■ PROBLEM TO WORK ON: Output all lines exactly, with nothing added or dropped.

==*==

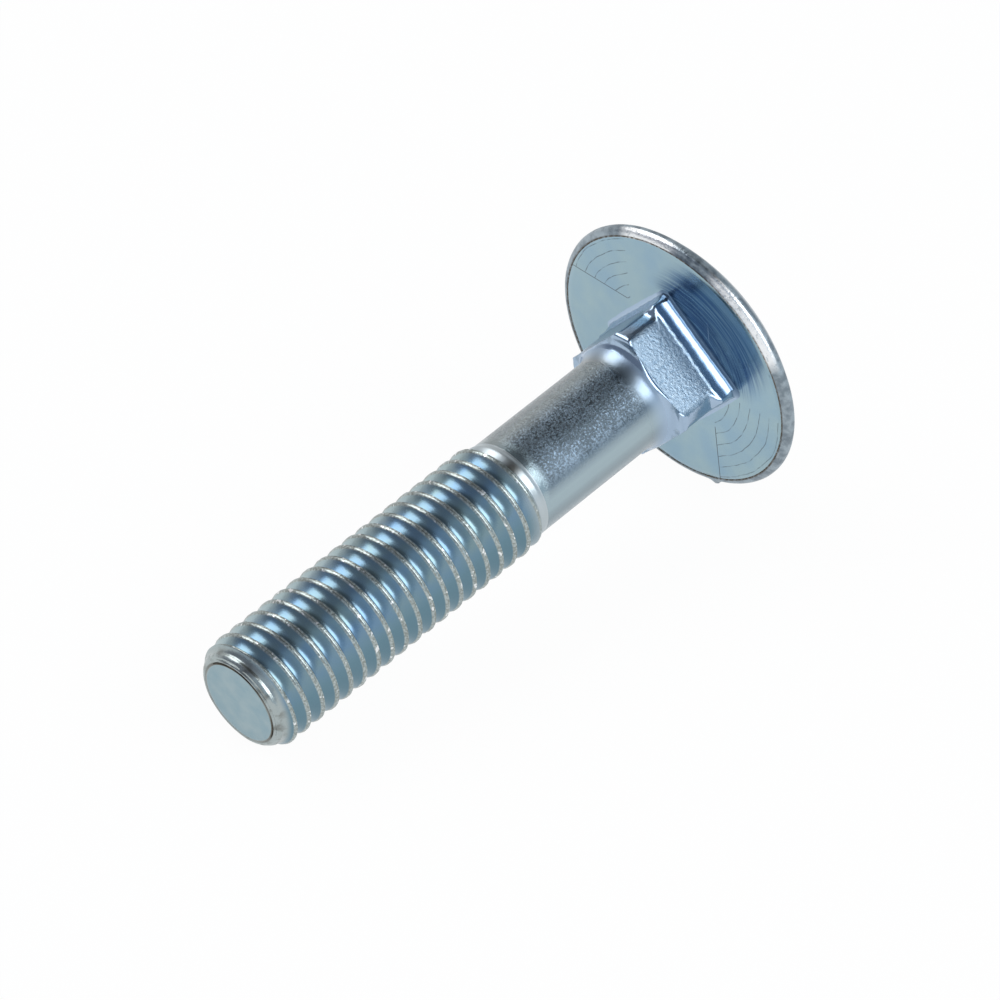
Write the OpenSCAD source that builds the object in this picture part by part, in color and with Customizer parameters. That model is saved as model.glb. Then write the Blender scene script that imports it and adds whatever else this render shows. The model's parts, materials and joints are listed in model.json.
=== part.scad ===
// Carriage bolt: mushroom head, square neck, reduced shank and a rolled thread, forged as one piece.
// Units are millimetres. The bolt is drawn upright on its end face and then laid down to rest.

/* [Head] */
// Diameter over the rim of the head
head_d = 20; // [18:0.1:22]
// Height from the bearing face to the crown
head_h = 4.4; // [3.8:0.1:5]
// Radius that rounds the rim
rim_r = 0.5; // [0.3:0.05:0.7]

/* [Square neck] */
// Width across the flats
neck_w = 7.9; // [7.4:0.1:8.5]
// Depth from the bearing face to the foot of the flats
neck_depth = 4.5; // [3.8:0.1:5.6]
// Depth of the band beside the head, where the metal fills the die's corners
band_depth = 1.3; // [0.8:0.1:2]
// Diameter over the filled corners of the band
band_corner_d = 11; // [10.6:0.1:11.4]
// Diameter over the rounded corners below the band
neck_corner_d = 10; // [9.4:0.1:10.4]
// Length over which the rounded corners fill out to the band
fill_len = 0.6; // [0.3:0.1:1]
// Radius of the fillet between the flats and the bearing face
neck_fillet_r = 0.4; // [0.2:0.05:0.6]

/* [Shank] */
// Length from the end face to the bearing face
length = 40.5; // [36:0.5:80]
// Diameter of the plain shank, which is the size that the thread is rolled from
shank_d = 7.1; // [6.9:0.05:7.3]
// Radius of the fillet that flares the shank out to the neck
flare_r = 1; // [0.6:0.1:1.2]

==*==

■ SOLVED EXERCISE:
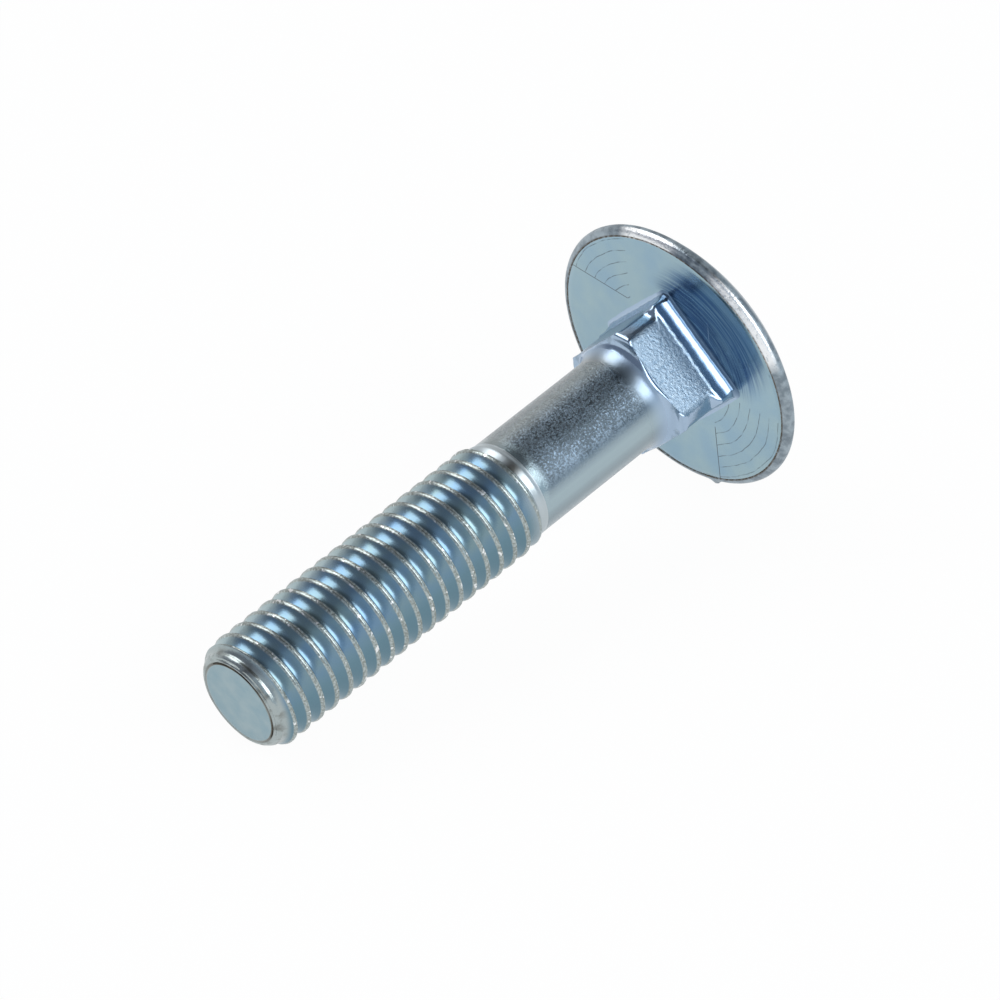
Write the OpenSCAD source that builds the object in this picture part by part, in color and with Customizer parameters. That model is saved as model.glb. Then write the Blender scene script that imports it and adds whatever else this render shows. The model's parts, materials and joints are listed in model.json.
=== part.scad ===
// Carriage bolt: mushroom head, square neck, reduced shank and a rolled thread, forged as one piece.
// Units are millimetres. The bolt is drawn upright on its end face and then laid down to rest.

/* [Head] */
// Diameter over the rim of the head
head_d = 20; // [18:0.1:22]
// Height from the bearing face to the crown
head_h = 4.4; // [3.8:0.1:5]
// Radius that rounds the rim
rim_r = 0.5; // [0.3:0.05:0.7]

/* [Square neck] */
// Width across the flats
neck_w = 7.9; // [7.4:0.1:8.5]
// Depth from the bearing face to the foot of the flats
neck_depth = 4.5; // [3.8:0.1:5.6]
// Depth of the band beside the head, where the metal fills the die's corners
band_depth = 1.3; // [0.8:0.1:2]
// Diameter over the filled corners of the band
band_corner_d = 11; // [10.6:0.1:11.4]
// Diameter over the rounded corners below the band
neck_corner_d = 10; // [9.4:0.1:10.4]
// Length over which the rounded corners fill out to the band
fill_len = 0.6; // [0.3:0.1:1]
// Radius of the fillet between the flats and the bearing face
neck_fillet_r = 0.4; // [0.2:0.05:0.6]

/* [Shank] */
// Length from the end face to the bearing face
length = 40.5; // [36:0.5:80]
// Diameter of the plain shank, which is the size that the thread is rolled from
shank_d = 7.1; // [6.9:0.05:7.3]
// Radius of the fillet that flares the shank out to the neck
flare_r = 1; // [0.6:0.1:1.2]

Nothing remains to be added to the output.